Even Kevin Brady and Sheila Jackson Lee are no good.
"It's not a personal thing," he said.
He wants all of them out of office.
"It's a plan to replace all 435 members of the United States House of Representatives," said Cox.
That plan is called GOOOH.
"A very simple way that we can take the money and the parties out of the system and put accountability back in," he told us.
Cox wants people to sign up at his web site, fill out a questionnaire and become a member for free. Once he hits 500,000 members, he'll ask for $100 donations. From that pool of people and with that money, GOOOH will offer a two-term limited candidate in every district in every state.
"We want everybody in the country to not only run for Congress, but even if you don't want to do that, participate in this process and help choose who the candidate would be in your district," he said.
The non-partisan, anti-politician group was a draw for Sugar Land resident Mark Hall.
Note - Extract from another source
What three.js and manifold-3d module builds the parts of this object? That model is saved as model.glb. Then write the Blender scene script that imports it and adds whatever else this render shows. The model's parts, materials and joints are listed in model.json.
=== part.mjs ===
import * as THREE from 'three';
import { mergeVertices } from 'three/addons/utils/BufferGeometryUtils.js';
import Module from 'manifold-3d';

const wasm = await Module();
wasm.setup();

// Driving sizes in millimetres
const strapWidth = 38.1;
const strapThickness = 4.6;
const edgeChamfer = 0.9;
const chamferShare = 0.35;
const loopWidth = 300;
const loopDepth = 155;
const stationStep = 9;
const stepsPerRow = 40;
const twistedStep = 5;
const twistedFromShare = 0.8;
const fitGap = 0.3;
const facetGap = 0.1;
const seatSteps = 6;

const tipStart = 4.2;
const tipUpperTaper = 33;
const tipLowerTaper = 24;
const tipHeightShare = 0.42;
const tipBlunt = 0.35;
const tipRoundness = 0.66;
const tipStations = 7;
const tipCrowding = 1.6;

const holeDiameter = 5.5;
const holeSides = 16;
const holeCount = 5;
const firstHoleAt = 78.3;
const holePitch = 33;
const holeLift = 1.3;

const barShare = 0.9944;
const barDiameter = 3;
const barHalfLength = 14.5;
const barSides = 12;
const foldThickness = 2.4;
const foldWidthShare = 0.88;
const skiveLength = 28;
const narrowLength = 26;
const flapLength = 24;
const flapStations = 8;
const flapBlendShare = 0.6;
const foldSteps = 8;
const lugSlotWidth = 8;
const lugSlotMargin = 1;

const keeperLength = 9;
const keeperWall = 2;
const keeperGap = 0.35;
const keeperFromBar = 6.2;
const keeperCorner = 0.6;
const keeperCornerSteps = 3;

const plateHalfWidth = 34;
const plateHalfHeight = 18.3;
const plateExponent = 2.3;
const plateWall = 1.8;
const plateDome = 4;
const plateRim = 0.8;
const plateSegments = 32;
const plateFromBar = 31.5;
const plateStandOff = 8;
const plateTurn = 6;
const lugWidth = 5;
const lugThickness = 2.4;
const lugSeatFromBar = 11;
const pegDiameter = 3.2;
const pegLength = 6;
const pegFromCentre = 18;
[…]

He's fed up with Congress.
"If GOOOH candidates can control the House of Representatives, then that's the first phase in turning this country around to the way our founding father intended it to be," said Cox.
And believe it or not, they may a shot.
"It's a unique idea," said KTRK Political Analyst Dr. Richard Murray.
Dr. Murray says the ease of Internet communication and today's political climate could sow the seeds of success for any true grassroots effort.
"We had a poll a few months ago that showed only 47 percent of voters now identify up front with the Democrat or Republican party, which means a lot of people have pulled back from a partisan identification," said Dr. Murray.
Cox has written a book about his plan, tours the country speaking about it, and hopes that his goal of turning over Congress ultimately gets a green light from voters. Cox says the group has 100,000 members in all 50 states. The most active are political battlegrounds Ohio, Florida and North Carolina. Texas is the most active state and Houston the most active city, with more than 2,500 members.